| DATA EXTRACT |

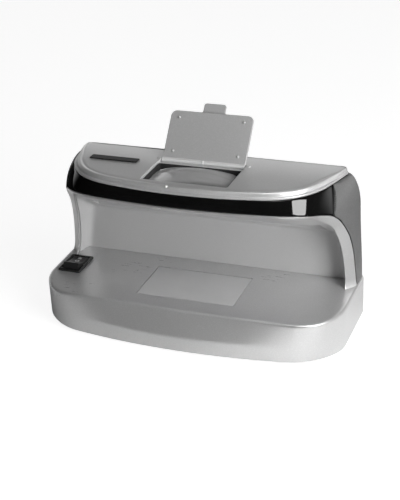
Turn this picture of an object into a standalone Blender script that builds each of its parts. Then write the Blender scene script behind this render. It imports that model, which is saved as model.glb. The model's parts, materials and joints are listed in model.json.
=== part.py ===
"""Desk-top counterfeit bill detector, built as an assembly.

Frame: +X to the right seen from the operator, +Y to the rear, +Z up.
The origin is on the table plane, under the middle of the overall box (lid open).
Dimensions are in millimetres, with y measured from the front of the base;
point() turns them into scene metres.
"""
import math
from collections import namedtuple

import bpy
import bmesh
from mathutils import Vector, Matrix

for old_object in list(bpy.data.objects):
    bpy.data.objects.remove(old_object, do_unlink=True)

# ------------------------------------------------------------------ driving dimensions
MM = 0.001
Y_MID = 44.24         # from the front of the base to the middle of the overall depth,
                      # which the open lid stretches to the rear
GAP = 0.35            # assembly gap between neighbouring parts

BASE_Z0, BASE_CREASE, TRAY_Z = 2.0, 11.2, 26.0
BASE_WALL, BASE_HALF = 2.4, 95.0
REAR_Y, REAR_R = 83.5, 9.0
BACK_WALL_Y = 70.0    # face of the chamber's back wall
HEAD_Z = 94.0         # underside of the cover's lip
COVER_Z = 97.4        # flat top of the cover
COVER_UNDER = 94.9
COVER_REAR_HALF, COVER_REAR_Y, COVER_REAR_R = 84.9, 81.2, 4.2
ROLL_Y, ROLL_DROP = 44.0, 2.7       # where the head's top starts to fall, and how far

BOSS_R, BORE_R = 3.6, 1.75          # screw bosses of the base and the lining
COVER_BORE_R = 1.25

SHOULDER_Z = 73.0     # where the rear shell starts to round over
SHELL_W = 2.2
SHELL_HALF_LOW, SHELL_HALF_SHOULDER, SHELL_HALF_TOP = 94.0, 92.6, 85.0

LID_AXIS_Y, LID_AXIS_Z = 61.6, 96.2
LID_OPEN = 129.5      # degrees from closed; this is the rest pose
LID_HALF, LID_LEN, LID_LOW, LID_TOP = 26.2, 31.6, -0.2, 1.3
LID_CORNER_R = 3.6
LID_BARREL_R, LID_PIN_R, LID_BORE_R = 1.4, 0.5, 0.82
LID_PIN_HALF, LID_PIN_BORE_HALF = 28.4, 28.7
TAB_HALF, TAB_LEN, TAB_STEP, TAB_R = 7.3, 6.5, 1.6, 1.6
EAR_R = 1.5

LENS_HALF, LENS_Y0, LENS_Y1 = 25.9, 29.3, 56.4
LENS_TOP, LENS_FLAT, LENS_CORNER_R = 95.7, 88.9, 6.0
LENS_RX, LENS_RY = 110.0, 300.0     # crown across and along the lens
LENS_NX, LENS_NY = 16, 10           # mesh cells across and along the lens

SWITCH_X, SWITCH_Y, SWITCH_PIVOT_Z = -82.2, 43.7, 26.5
SWITCH_BODY_Z0 = 12.0
SWITCH_TILT = 12.0    # degrees each way from the centre position

TUBE_Y, TUBE_Z, TUBE_R, TUBE_HALF = 60.5, 73.5, 8.0, 60.0
REFLECTOR_R0, REFLECTOR_R1, REFLECTOR_HALF = 10.3, 11.2, 65.5
REFLECTOR_START, REFLECTOR_SWEEP, REFLECTOR_STEPS = -50.9, 228, 14   # degrees from +Y to +Z

BACKLIGHT_TOP, BACKLIGHT_FLOOR, BACKLIGHT_BOARD_TOP = 21.35, 8.9, 10.85
BALLAST_BOARD_TOP = 9.2
JACK_X, JACK_Z = 60, 13
LEAD_R = 0.75

X_AXIS, Y_AXIS, Z_AXIS = (1, 0, 0), (0, 1, 0), (0, 0, 1)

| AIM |
Repeat the material above in full, keeping every word.

| FULL ANSWER |
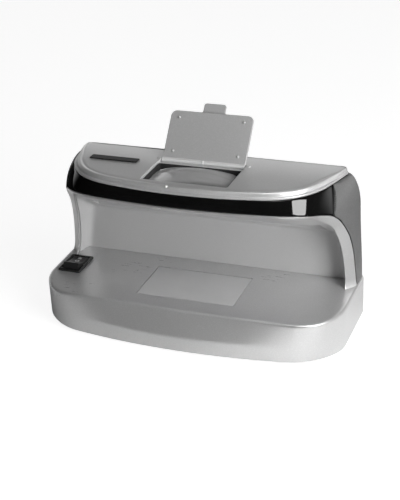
Turn this picture of an object into a standalone Blender script that builds each of its parts. Then write the Blender scene script behind this render. It imports that model, which is saved as model.glb. The model's parts, materials and joints are listed in model.json.
=== part.py ===
"""Desk-top counterfeit bill detector, built as an assembly.

Frame: +X to the right seen from the operator, +Y to the rear, +Z up.
The origin is on the table plane, under the middle of the overall box (lid open).
Dimensions are in millimetres, with y measured from the front of the base;
point() turns them into scene metres.
"""
import math
from collections import namedtuple

import bpy
import bmesh
from mathutils import Vector, Matrix

for old_object in list(bpy.data.objects):
    bpy.data.objects.remove(old_object, do_unlink=True)

# ------------------------------------------------------------------ driving dimensions
MM = 0.001
Y_MID = 44.24         # from the front of the base to the middle of the overall depth,
                      # which the open lid stretches to the rear
GAP = 0.35            # assembly gap between neighbouring parts

BASE_Z0, BASE_CREASE, TRAY_Z = 2.0, 11.2, 26.0
BASE_WALL, BASE_HALF = 2.4, 95.0
REAR_Y, REAR_R = 83.5, 9.0
BACK_WALL_Y = 70.0    # face of the chamber's back wall
HEAD_Z = 94.0         # underside of the cover's lip
COVER_Z = 97.4        # flat top of the cover
COVER_UNDER = 94.9
COVER_REAR_HALF, COVER_REAR_Y, COVER_REAR_R = 84.9, 81.2, 4.2
ROLL_Y, ROLL_DROP = 44.0, 2.7       # where the head's top starts to fall, and how far

BOSS_R, BORE_R = 3.6, 1.75          # screw bosses of the base and the lining
COVER_BORE_R = 1.25

SHOULDER_Z = 73.0     # where the rear shell starts to round over
SHELL_W = 2.2
SHELL_HALF_LOW, SHELL_HALF_SHOULDER, SHELL_HALF_TOP = 94.0, 92.6, 85.0

LID_AXIS_Y, LID_AXIS_Z = 61.6, 96.2
LID_OPEN = 129.5      # degrees from closed; this is the rest pose
LID_HALF, LID_LEN, LID_LOW, LID_TOP = 26.2, 31.6, -0.2, 1.3
LID_CORNER_R = 3.6
LID_BARREL_R, LID_PIN_R, LID_BORE_R = 1.4, 0.5, 0.82
LID_PIN_HALF, LID_PIN_BORE_HALF = 28.4, 28.7
TAB_HALF, TAB_LEN, TAB_STEP, TAB_R = 7.3, 6.5, 1.6, 1.6
EAR_R = 1.5

LENS_HALF, LENS_Y0, LENS_Y1 = 25.9, 29.3, 56.4
LENS_TOP, LENS_FLAT, LENS_CORNER_R = 95.7, 88.9, 6.0
LENS_RX, LENS_RY = 110.0, 300.0     # crown across and along the lens
LENS_NX, LENS_NY = 16, 10           # mesh cells across and along the lens

SWITCH_X, SWITCH_Y, SWITCH_PIVOT_Z = -82.2, 43.7, 26.5
SWITCH_BODY_Z0 = 12.0
SWITCH_TILT = 12.0    # degrees each way from the centre position

TUBE_Y, TUBE_Z, TUBE_R, TUBE_HALF = 60.5, 73.5, 8.0, 60.0
REFLECTOR_R0, REFLECTOR_R1, REFLECTOR_HALF = 10.3, 11.2, 65.5
REFLECTOR_START, REFLECTOR_SWEEP, REFLECTOR_STEPS = -50.9, 228, 14   # degrees from +Y to +Z

BACKLIGHT_TOP, BACKLIGHT_FLOOR, BACKLIGHT_BOARD_TOP = 21.35, 8.9, 10.85
BALLAST_BOARD_TOP = 9.2
JACK_X, JACK_Z = 60, 13
LEAD_R = 0.75

X_AXIS, Y_AXIS, Z_AXIS = (1, 0, 0), (0, 1, 0), (0, 0, 1)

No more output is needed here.